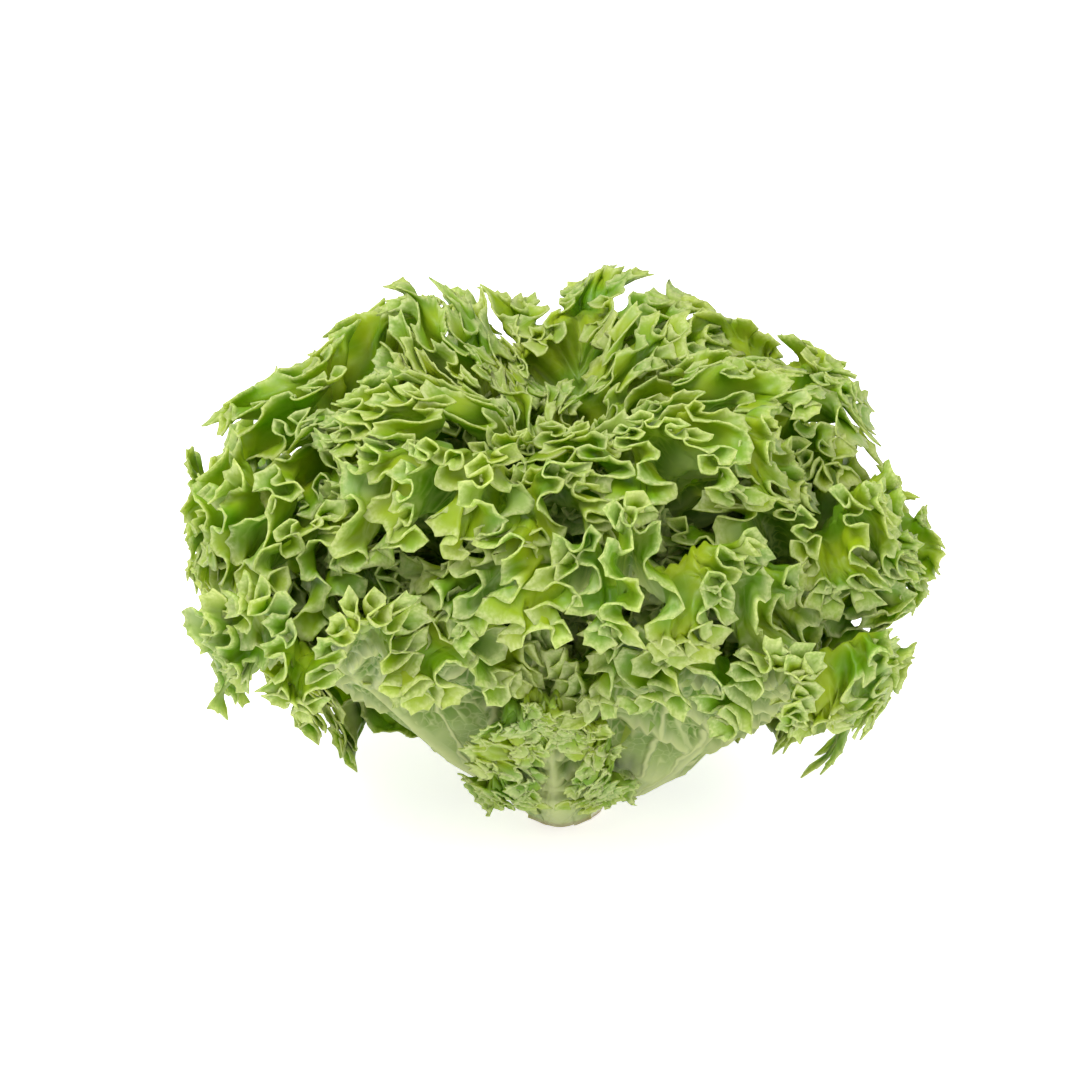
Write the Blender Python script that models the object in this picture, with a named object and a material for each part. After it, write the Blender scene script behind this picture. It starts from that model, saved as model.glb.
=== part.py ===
"""A head of frilly leaf lettuce standing on its cut stem, in metres, +Z up, origin in the middle of the cut.

The leaves grow from the stem in a golden-angle spiral, the oldest lowest and outermost. The head is thought
of as nested layers, like the skins of an onion that open upwards. Each leaf is a fan drawn flat, wrapped on
to its own layer, and pleated at its margin as far as half the way to the leaves next to it, so that no two
leaves touch.
"""

import math
import random

import bmesh
import bpy
import numpy as np

# Stem
STEM_RADIUS = 0.0145
STEM_SHOULDER = 0.005  # height of the lowest leaf's root
STEM_CAP = 0.040  # from there up to the growing tip
CUT_BEVEL = 0.0012
STEM_SIDES = 28
STEM_RINGS = 7
ROOT_GAP = 0.0003  # kept between the stem and every leaf
ROOT_SINK = 0.0025  # how far a root is drawn into the stem before the gap is cut

# Head
LEAVES = 28
HEART_LAYER = 0.17  # of the innermost leaf, where the outermost one's is 1
SPIRAL_TURN = math.radians(137.508)
FIRST_TURN = math.radians(-95)  # the outermost leaf faces the front, -Y
SHIFTS = {0: 3, 1: 15, 2: -40, 5: -15, 7: 15}  # degrees by which single outer leaves stand off the spiral
HEAD_CENTRE = 0.096  # height of the widest level
HEAD_RADIUS = 0.130
HEAD_SHIFT = (-0.0035, -0.0045)  # of the rims, so that the head is balanced over its stem
HEART_RADIUS = 0.048  # from the head's centre up to the innermost rims
DOME_POWER = 3.7
RIM_TOP = math.radians(10)  # angle from straight up to the innermost rim, and to the outermost one
RIM_LOW = math.radians(116)
FRONT_LIFT = math.radians(36)  # by which the rims of the front leaves stand higher
ROOT_TOP = math.radians(80)  # angle round the stem's cap up to the innermost root
LEAVE_HEART, LEAVE_OUTER, LEAVE_FRONT = 84, 8, 18  # degrees of slope at the root. The last is added in front
ARRIVE, ARRIVE_TURN = math.radians(6), 0.8  # slope at a level rim, and how far it follows the rim's angle
ROOT_PULL, RIM_PULL = 0.42, 0.36  # how long a layer keeps the slope that it has at each end

# Leaf
LEAF_WIDTH = 0.156
HEART_SPREAD = math.radians(62)  # the widest that half a leaf may wrap round the axis
ROOT_SPREAD = math.radians(40)
ROOT_WIDTH = 0.019
NECK_WIDTH = 0.026
NECK_AT, WIDEST_AT, VEINS_END_AT = 0.20, 0.62, 0.76  # shares of the leaf's length
HEART_TIP = 0.72  # where the tip of a leaf at the very heart would be, as a share of its layer
FRONT_LEAF_TIP, FRONT_LEAF_WIDTH = 0.78, 0.42  # the outermost leaf is a small one: its tip, and share of width
BLADE_THICK = 0.0008
ROOT_THICK_OUTER, ROOT_THICK_HEART = 0.0027, 0.0009
SHARPEST = 0.5  # cosine of the half angle past which a fold isn't thickened further

# Frill
PLEAT = 0.0062  # margin length from one fold to the next
# Rows from the margin to the midrib: the share of the way, the steps of the margin to one of theirs, and how
# much of the pleats and of the long waves reaches them.
ROWS = ((1, 1, 1, 1), (0.72, 2, 0, 0.7), (0.42, 4, 0, 0.2), (0, 4, 0, 0))
SWING = 1.35  # waves are this much higher than their room, and cut off where it ends
FRILL_ROOM = 0.075  # the furthest that a margin swings, as a share of all layers
HANG_ROOM = 0.26  # the same for the sides of a leaf that has none outside it, which hang
CLEARANCE = 0.0085  # the same measure, kept free before the halfway line to the next leaf
FREEING = 0.4  # layers of room won per radian past the side of a neighbouring leaf
EDGE_SPACE = 0.012  # kept beside such a leaf before that starts
FRILL_SHARE = 0.5  # of the frill's swing that is pleats. The rest is long waves
LONG_WAVE = 0.030
LOBE = 0.0035
LOWEST_LAYER = 1.03  # of the hanging sides
SEED = 11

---

Problem description:
Print the listing above in full, exactly as it is.

Output for this task:
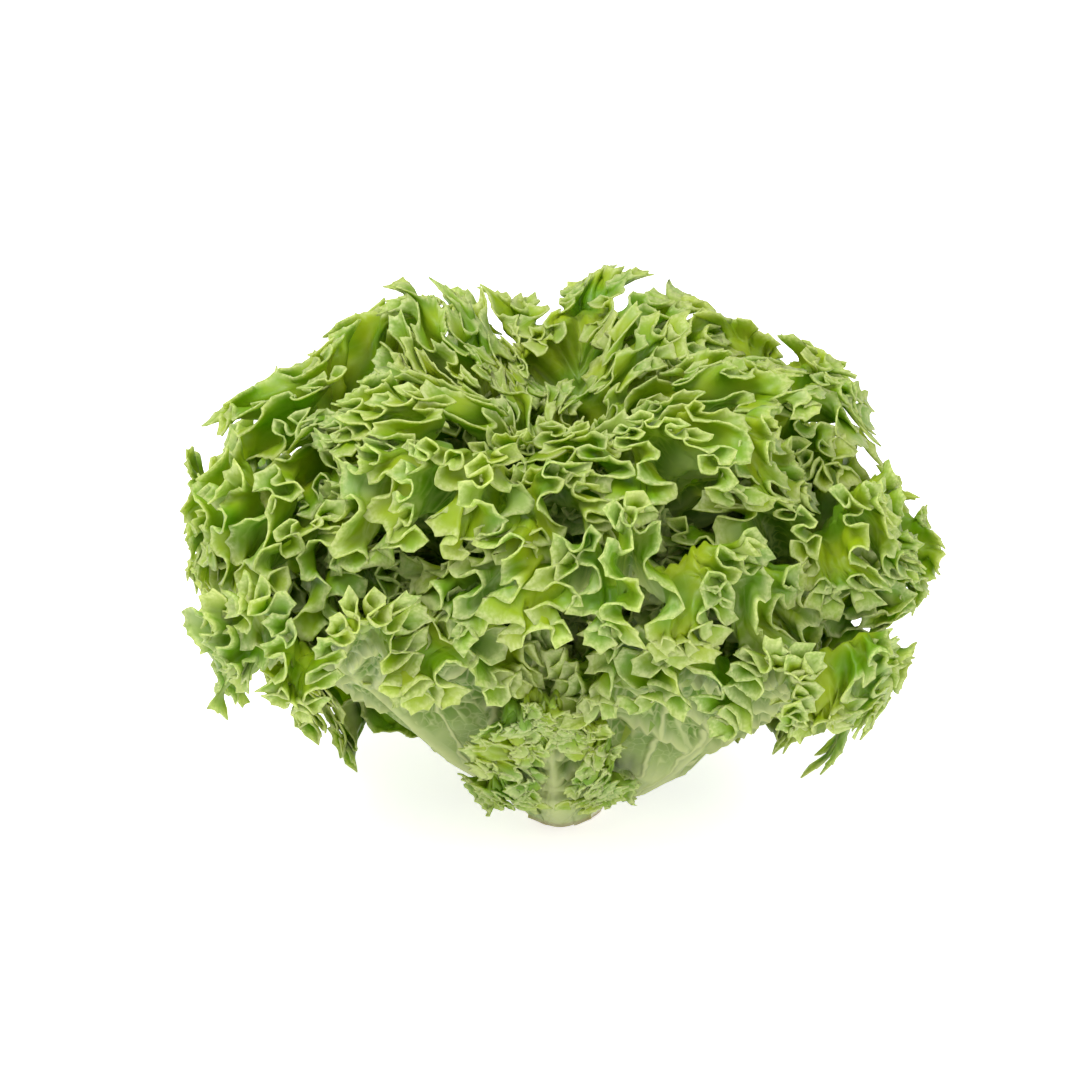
Write the Blender Python script that models the object in this picture, with a named object and a material for each part. After it, write the Blender scene script behind this picture. It starts from that model, saved as model.glb.
=== part.py ===
"""A head of frilly leaf lettuce standing on its cut stem, in metres, +Z up, origin in the middle of the cut.

The leaves grow from the stem in a golden-angle spiral, the oldest lowest and outermost. The head is thought
of as nested layers, like the skins of an onion that open upwards. Each leaf is a fan drawn flat, wrapped on
to its own layer, and pleated at its margin as far as half the way to the leaves next to it, so that no two
leaves touch.
"""

import math
import random

import bmesh
import bpy
import numpy as np

# Stem
STEM_RADIUS = 0.0145
STEM_SHOULDER = 0.005  # height of the lowest leaf's root
STEM_CAP = 0.040  # from there up to the growing tip
CUT_BEVEL = 0.0012
STEM_SIDES = 28
STEM_RINGS = 7
ROOT_GAP = 0.0003  # kept between the stem and every leaf
ROOT_SINK = 0.0025  # how far a root is drawn into the stem before the gap is cut

# Head
LEAVES = 28
HEART_LAYER = 0.17  # of the innermost leaf, where the outermost one's is 1
SPIRAL_TURN = math.radians(137.508)
FIRST_TURN = math.radians(-95)  # the outermost leaf faces the front, -Y
SHIFTS = {0: 3, 1: 15, 2: -40, 5: -15, 7: 15}  # degrees by which single outer leaves stand off the spiral
HEAD_CENTRE = 0.096  # height of the widest level
HEAD_RADIUS = 0.130
HEAD_SHIFT = (-0.0035, -0.0045)  # of the rims, so that the head is balanced over its stem
HEART_RADIUS = 0.048  # from the head's centre up to the innermost rims
DOME_POWER = 3.7
RIM_TOP = math.radians(10)  # angle from straight up to the innermost rim, and to the outermost one
RIM_LOW = math.radians(116)
FRONT_LIFT = math.radians(36)  # by which the rims of the front leaves stand higher
ROOT_TOP = math.radians(80)  # angle round the stem's cap up to the innermost root
LEAVE_HEART, LEAVE_OUTER, LEAVE_FRONT = 84, 8, 18  # degrees of slope at the root. The last is added in front
ARRIVE, ARRIVE_TURN = math.radians(6), 0.8  # slope at a level rim, and how far it follows the rim's angle
ROOT_PULL, RIM_PULL = 0.42, 0.36  # how long a layer keeps the slope that it has at each end

# Leaf
LEAF_WIDTH = 0.156
HEART_SPREAD = math.radians(62)  # the widest that half a leaf may wrap round the axis
ROOT_SPREAD = math.radians(40)
ROOT_WIDTH = 0.019
NECK_WIDTH = 0.026
NECK_AT, WIDEST_AT, VEINS_END_AT = 0.20, 0.62, 0.76  # shares of the leaf's length
HEART_TIP = 0.72  # where the tip of a leaf at the very heart would be, as a share of its layer
FRONT_LEAF_TIP, FRONT_LEAF_WIDTH = 0.78, 0.42  # the outermost leaf is a small one: its tip, and share of width
BLADE_THICK = 0.0008
ROOT_THICK_OUTER, ROOT_THICK_HEART = 0.0027, 0.0009
SHARPEST = 0.5  # cosine of the half angle past which a fold isn't thickened further

# Frill
PLEAT = 0.0062  # margin length from one fold to the next
# Rows from the margin to the midrib: the share of the way, the steps of the margin to one of theirs, and how
# much of the pleats and of the long waves reaches them.
ROWS = ((1, 1, 1, 1), (0.72, 2, 0, 0.7), (0.42, 4, 0, 0.2), (0, 4, 0, 0))
SWING = 1.35  # waves are this much higher than their room, and cut off where it ends
FRILL_ROOM = 0.075  # the furthest that a margin swings, as a share of all layers
HANG_ROOM = 0.26  # the same for the sides of a leaf that has none outside it, which hang
CLEARANCE = 0.0085  # the same measure, kept free before the halfway line to the next leaf
FREEING = 0.4  # layers of room won per radian past the side of a neighbouring leaf
EDGE_SPACE = 0.012  # kept beside such a leaf before that starts
FRILL_SHARE = 0.5  # of the frill's swing that is pleats. The rest is long waves
LONG_WAVE = 0.030
LOBE = 0.0035
LOWEST_LAYER = 1.03  # of the hanging sides
SEED = 11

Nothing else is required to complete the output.